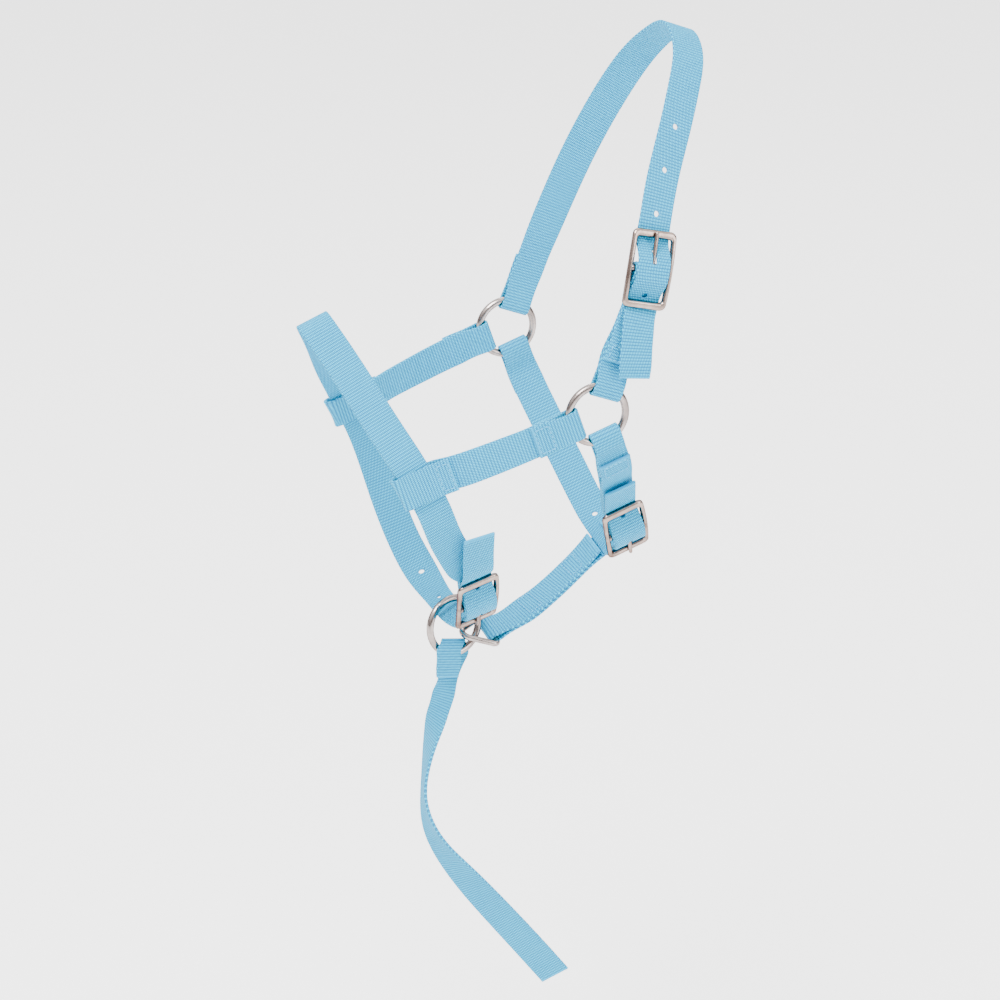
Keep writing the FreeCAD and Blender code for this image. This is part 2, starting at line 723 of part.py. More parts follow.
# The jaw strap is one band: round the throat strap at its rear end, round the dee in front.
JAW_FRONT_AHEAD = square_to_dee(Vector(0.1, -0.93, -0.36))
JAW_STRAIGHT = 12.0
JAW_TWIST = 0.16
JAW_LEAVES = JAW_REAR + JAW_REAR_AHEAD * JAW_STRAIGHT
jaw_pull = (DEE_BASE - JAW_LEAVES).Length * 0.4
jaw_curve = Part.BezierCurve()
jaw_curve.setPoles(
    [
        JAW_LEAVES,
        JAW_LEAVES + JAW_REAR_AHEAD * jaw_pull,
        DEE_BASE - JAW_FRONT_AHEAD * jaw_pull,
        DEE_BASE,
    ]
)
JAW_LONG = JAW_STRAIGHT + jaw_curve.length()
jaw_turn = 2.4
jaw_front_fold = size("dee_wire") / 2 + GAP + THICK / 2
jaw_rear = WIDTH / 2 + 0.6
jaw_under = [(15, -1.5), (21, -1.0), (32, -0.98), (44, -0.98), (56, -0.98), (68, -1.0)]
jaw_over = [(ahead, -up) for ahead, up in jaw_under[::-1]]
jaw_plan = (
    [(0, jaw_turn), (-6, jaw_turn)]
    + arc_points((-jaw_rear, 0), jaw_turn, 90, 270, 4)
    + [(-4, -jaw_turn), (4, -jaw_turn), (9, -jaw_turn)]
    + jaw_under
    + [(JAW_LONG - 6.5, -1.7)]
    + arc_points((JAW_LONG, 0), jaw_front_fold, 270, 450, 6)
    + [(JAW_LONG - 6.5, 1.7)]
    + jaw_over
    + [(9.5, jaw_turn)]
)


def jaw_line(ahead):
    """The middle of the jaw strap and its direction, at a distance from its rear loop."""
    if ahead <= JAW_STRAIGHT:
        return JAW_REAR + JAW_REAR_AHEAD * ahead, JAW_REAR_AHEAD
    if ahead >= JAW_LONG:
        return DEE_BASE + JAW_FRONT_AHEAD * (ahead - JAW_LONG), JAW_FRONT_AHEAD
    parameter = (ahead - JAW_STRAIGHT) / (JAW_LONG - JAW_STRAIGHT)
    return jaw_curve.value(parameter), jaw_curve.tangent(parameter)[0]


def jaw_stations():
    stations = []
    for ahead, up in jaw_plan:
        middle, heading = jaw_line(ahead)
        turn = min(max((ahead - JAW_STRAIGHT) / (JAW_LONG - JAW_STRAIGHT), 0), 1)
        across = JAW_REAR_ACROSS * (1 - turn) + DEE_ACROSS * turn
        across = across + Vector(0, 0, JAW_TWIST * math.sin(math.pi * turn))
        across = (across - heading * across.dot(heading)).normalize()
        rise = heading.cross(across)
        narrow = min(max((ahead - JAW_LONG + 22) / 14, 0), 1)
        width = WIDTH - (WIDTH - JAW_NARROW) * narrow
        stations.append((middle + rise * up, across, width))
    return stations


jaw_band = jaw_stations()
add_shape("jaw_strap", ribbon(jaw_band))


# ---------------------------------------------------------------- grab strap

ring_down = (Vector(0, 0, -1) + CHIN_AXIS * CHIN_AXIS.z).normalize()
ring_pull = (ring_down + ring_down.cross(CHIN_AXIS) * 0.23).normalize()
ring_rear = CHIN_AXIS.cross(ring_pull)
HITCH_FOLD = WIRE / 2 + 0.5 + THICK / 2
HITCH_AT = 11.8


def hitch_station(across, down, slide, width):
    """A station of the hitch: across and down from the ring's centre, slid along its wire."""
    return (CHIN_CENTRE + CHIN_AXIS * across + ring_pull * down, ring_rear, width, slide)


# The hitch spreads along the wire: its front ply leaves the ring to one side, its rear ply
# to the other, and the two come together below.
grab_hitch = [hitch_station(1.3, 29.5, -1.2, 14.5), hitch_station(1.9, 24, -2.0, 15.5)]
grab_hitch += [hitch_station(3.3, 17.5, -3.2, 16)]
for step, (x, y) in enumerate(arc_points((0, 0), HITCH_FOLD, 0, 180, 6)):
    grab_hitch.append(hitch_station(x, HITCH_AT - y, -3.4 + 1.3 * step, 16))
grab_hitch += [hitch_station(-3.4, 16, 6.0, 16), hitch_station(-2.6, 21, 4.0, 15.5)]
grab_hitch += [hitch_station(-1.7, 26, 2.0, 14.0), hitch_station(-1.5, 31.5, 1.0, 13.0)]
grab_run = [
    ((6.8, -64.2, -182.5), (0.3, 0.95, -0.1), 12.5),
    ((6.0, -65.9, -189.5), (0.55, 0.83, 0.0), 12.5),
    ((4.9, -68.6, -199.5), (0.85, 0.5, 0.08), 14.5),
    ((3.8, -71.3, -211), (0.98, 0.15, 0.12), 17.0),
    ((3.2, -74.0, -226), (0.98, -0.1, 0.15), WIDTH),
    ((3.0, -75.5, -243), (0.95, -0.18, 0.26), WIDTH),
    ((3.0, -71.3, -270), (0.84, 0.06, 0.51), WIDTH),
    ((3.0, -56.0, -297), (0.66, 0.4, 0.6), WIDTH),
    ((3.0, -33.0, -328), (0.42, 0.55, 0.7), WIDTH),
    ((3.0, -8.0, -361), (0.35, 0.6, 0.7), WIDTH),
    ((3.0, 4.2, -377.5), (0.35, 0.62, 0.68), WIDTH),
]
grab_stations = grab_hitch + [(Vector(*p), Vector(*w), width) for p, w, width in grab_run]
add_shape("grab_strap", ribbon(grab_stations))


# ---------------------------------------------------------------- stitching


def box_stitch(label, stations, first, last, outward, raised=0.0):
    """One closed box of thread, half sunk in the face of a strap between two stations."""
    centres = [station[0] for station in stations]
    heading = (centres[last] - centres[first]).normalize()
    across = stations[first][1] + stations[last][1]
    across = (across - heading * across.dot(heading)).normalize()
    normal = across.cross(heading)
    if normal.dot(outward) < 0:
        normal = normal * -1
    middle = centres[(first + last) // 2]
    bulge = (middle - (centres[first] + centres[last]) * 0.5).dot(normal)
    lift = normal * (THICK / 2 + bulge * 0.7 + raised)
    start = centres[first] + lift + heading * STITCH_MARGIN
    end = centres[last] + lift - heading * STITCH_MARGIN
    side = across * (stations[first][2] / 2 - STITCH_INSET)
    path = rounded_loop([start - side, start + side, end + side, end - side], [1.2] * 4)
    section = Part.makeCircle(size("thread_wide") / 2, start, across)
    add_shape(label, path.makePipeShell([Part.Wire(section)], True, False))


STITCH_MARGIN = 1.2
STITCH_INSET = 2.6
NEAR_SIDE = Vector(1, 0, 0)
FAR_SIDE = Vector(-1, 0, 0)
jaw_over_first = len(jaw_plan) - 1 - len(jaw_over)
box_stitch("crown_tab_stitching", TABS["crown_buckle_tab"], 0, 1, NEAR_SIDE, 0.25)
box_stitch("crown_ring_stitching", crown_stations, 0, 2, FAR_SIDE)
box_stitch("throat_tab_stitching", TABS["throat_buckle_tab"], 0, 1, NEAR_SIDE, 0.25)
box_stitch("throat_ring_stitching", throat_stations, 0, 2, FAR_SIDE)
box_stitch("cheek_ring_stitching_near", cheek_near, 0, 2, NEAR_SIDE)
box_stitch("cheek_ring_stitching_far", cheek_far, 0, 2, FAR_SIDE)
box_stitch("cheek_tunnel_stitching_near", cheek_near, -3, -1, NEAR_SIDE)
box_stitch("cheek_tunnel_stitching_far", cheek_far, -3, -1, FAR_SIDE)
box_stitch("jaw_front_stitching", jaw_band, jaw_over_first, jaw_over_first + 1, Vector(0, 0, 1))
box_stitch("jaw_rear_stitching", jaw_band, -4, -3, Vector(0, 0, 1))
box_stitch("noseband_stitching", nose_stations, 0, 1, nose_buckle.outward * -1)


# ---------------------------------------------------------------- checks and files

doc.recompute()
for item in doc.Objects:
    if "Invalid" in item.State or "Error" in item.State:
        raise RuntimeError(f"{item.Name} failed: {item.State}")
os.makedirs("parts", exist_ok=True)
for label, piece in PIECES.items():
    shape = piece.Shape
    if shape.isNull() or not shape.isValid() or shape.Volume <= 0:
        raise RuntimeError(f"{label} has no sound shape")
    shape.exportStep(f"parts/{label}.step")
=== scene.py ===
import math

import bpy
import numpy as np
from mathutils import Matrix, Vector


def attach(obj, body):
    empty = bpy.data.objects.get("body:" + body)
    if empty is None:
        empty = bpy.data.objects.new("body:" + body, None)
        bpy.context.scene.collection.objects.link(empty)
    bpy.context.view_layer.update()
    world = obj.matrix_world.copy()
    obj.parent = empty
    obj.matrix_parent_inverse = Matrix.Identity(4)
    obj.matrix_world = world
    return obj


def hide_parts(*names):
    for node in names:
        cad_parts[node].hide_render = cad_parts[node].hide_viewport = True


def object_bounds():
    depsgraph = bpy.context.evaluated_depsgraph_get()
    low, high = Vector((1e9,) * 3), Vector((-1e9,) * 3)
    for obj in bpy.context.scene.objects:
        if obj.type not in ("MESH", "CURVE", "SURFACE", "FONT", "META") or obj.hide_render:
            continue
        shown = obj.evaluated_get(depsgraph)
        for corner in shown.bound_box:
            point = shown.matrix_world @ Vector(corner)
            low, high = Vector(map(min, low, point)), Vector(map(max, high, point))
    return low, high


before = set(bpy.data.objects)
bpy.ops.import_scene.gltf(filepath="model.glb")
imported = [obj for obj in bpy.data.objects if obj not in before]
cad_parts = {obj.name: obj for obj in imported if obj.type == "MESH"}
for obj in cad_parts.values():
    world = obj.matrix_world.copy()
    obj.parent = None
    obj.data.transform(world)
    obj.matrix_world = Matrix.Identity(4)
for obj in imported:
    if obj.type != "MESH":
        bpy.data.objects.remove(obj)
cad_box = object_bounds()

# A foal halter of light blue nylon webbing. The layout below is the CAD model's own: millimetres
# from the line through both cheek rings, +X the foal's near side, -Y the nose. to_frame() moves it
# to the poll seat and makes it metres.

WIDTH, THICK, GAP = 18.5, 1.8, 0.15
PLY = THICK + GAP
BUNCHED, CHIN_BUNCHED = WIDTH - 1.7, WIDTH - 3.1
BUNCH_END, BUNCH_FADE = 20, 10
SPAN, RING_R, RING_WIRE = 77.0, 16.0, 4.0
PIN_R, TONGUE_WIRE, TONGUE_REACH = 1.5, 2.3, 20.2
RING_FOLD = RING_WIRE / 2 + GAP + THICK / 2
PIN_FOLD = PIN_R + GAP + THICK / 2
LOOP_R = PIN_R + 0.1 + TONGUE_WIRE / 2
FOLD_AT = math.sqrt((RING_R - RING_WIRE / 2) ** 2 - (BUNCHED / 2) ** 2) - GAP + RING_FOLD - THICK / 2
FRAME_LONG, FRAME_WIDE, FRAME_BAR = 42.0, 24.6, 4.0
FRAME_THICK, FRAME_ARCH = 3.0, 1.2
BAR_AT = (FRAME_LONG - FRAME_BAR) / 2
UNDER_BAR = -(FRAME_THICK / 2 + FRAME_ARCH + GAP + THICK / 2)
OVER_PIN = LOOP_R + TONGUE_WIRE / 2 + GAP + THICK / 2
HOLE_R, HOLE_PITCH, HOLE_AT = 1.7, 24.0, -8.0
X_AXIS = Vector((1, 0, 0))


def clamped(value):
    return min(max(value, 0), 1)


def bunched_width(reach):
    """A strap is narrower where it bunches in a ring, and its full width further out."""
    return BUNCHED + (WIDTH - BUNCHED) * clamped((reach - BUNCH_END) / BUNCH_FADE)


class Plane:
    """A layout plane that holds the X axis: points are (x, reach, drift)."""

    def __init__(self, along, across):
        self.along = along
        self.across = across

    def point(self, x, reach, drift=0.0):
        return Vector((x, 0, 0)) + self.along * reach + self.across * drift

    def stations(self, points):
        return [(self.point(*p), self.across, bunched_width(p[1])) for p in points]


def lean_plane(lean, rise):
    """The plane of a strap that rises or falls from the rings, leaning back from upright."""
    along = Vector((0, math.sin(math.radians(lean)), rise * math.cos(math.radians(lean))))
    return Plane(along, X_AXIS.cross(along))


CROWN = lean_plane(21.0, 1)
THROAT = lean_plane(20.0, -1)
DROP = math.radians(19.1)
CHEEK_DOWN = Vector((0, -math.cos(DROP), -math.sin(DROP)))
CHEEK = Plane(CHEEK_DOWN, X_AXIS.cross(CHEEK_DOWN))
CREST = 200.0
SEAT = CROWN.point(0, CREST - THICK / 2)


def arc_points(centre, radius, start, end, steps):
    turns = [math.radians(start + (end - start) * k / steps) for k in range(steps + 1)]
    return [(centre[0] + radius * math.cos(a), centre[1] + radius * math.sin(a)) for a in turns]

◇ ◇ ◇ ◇

• [Description of the task]
All lines above from the one containing "doc.recompute()" to the one containing "return low, high" must be repeated exactly, both lines included, and no others.

• [Finished answer]
doc.recompute()
for item in doc.Objects:
    if "Invalid" in item.State or "Error" in item.State:
        raise RuntimeError(f"{item.Name} failed: {item.State}")
os.makedirs("parts", exist_ok=True)
for label, piece in PIECES.items():
    shape = piece.Shape
    if shape.isNull() or not shape.isValid() or shape.Volume <= 0:
        raise RuntimeError(f"{label} has no sound shape")
    shape.exportStep(f"parts/{label}.step")
=== scene.py ===
import math

import bpy
import numpy as np
from mathutils import Matrix, Vector


def attach(obj, body):
    empty = bpy.data.objects.get("body:" + body)
    if empty is None:
        empty = bpy.data.objects.new("body:" + body, None)
        bpy.context.scene.collection.objects.link(empty)
    bpy.context.view_layer.update()
    world = obj.matrix_world.copy()
    obj.parent = empty
    obj.matrix_parent_inverse = Matrix.Identity(4)
    obj.matrix_world = world
    return obj


def hide_parts(*names):
    for node in names:
        cad_parts[node].hide_render = cad_parts[node].hide_viewport = True


def object_bounds():
    depsgraph = bpy.context.evaluated_depsgraph_get()
    low, high = Vector((1e9,) * 3), Vector((-1e9,) * 3)
    for obj in bpy.context.scene.objects:
        if obj.type not in ("MESH", "CURVE", "SURFACE", "FONT", "META") or obj.hide_render:
            continue
        shown = obj.evaluated_get(depsgraph)
        for corner in shown.bound_box:
            point = shown.matrix_world @ Vector(corner)
            low, high = Vector(map(min, low, point)), Vector(map(max, high, point))
    return low, high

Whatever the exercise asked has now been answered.